A phased approach helps. Start with discovery and formulation. Spend enough to validate that the idea can work technically and commercially. Move to prototyping next, then validation, then scale-up. At each stage, create small checkpoints that answer key questions: Do consumers like the product? Can it scale? Does the cost of goods support the margin you need? Are retailers interested?

This kind of staging prevents all-in bets on products that aren’t ready, or worse, products that never find a market. It also reduces emotional pressure. When each phase has a clear goal and capped spend, founders feel more in control.

Guardrails matter too. How much should you spend before seeing customer feedback? How much should go toward formulation before investing in molds? When does it make sense to lock in packaging suppliers or line time? These are the kinds of strategic questions Cultivar helps founders work through before the spend becomes irreversible.

Innovation is expensive, but with the right structure, it becomes a calculated investment rather than a gamble.

Innovation Is an Investment—Plan Accordingly

Launching something new is part of building a CPG brand, but it only works when the budget matches the ambition. Innovation draws heavily on time, cash, and mental bandwidth. When those resources are stretched too thin, even great ideas can break the business.

With the right plan, founders can innovate confidently. You can move fast without losing control. You can bring new ideas to life while protecting your runway. And you can do it with support rather than trying to figure out everything on your own.

Reach out to Cultivar if you’d like help budgeting for a new product launch or modeling the financial impact of innovation.

FAQs

How much should a CPG brand budget for launching a new product line?

A full innovation cycle can vary widely depending on format, complexity, and category, but many founders underestimate the true cost by a factor of two or three. For dry goods or simpler items, budgets often fall in the $50,000 to $150,000 range. 

For beverages, refrigerated items, or products requiring custom molds or machinery, total development costs can reach $200,000 to $400,000. These numbers include formulation, testing, pilots, packaging development, and early production. The key is to stage the budget and ensure each phase earns its way into the next.

How do I know if I’m spending too much on R&D too early?

Overspending usually happens when founders commit heavily before they have validation. If you’re investing in expensive molds, scale-up tests, or packaging before consumers have confirmed interest, you may be moving too fast. Another sign is when R&D costs are climbing without clear checkpoints or decision gates. The healthiest innovation budgets include small, early tests that answer core questions before larger expenses hit. R&D should feel directional and informed, not endless or reactive.

What’s the best way to fund an R&D experiment without giving up too much equity?

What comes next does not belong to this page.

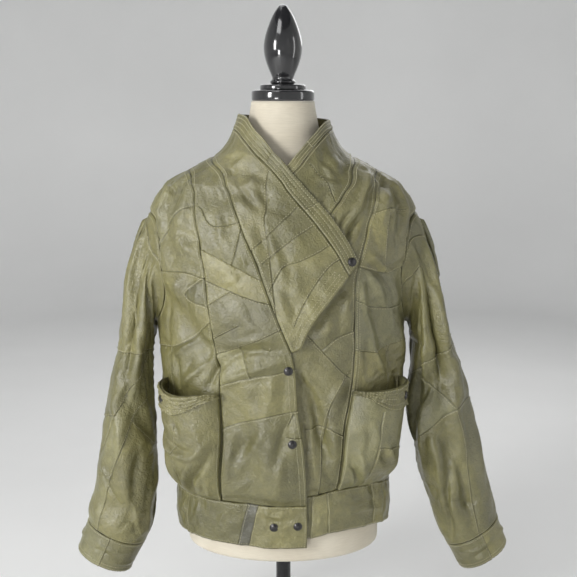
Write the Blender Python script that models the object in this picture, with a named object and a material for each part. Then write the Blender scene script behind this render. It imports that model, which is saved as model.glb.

Ideally, R&D comes from operating cash flow because it protects your cap table and ensures you’re investing only what the business can reasonably support. But many early-stage brands don’t have that luxury. If equity is required, keep the raise as tight as possible. You don’t want to dilute ownership for an experiment that may not work out. Fund only the early-stage validation work—formulation, small sample batches, and market testing—then raise additional capital later once you have data that supports the next stage. The goal is to use equity to de-risk, not to fund the entire journey upfront.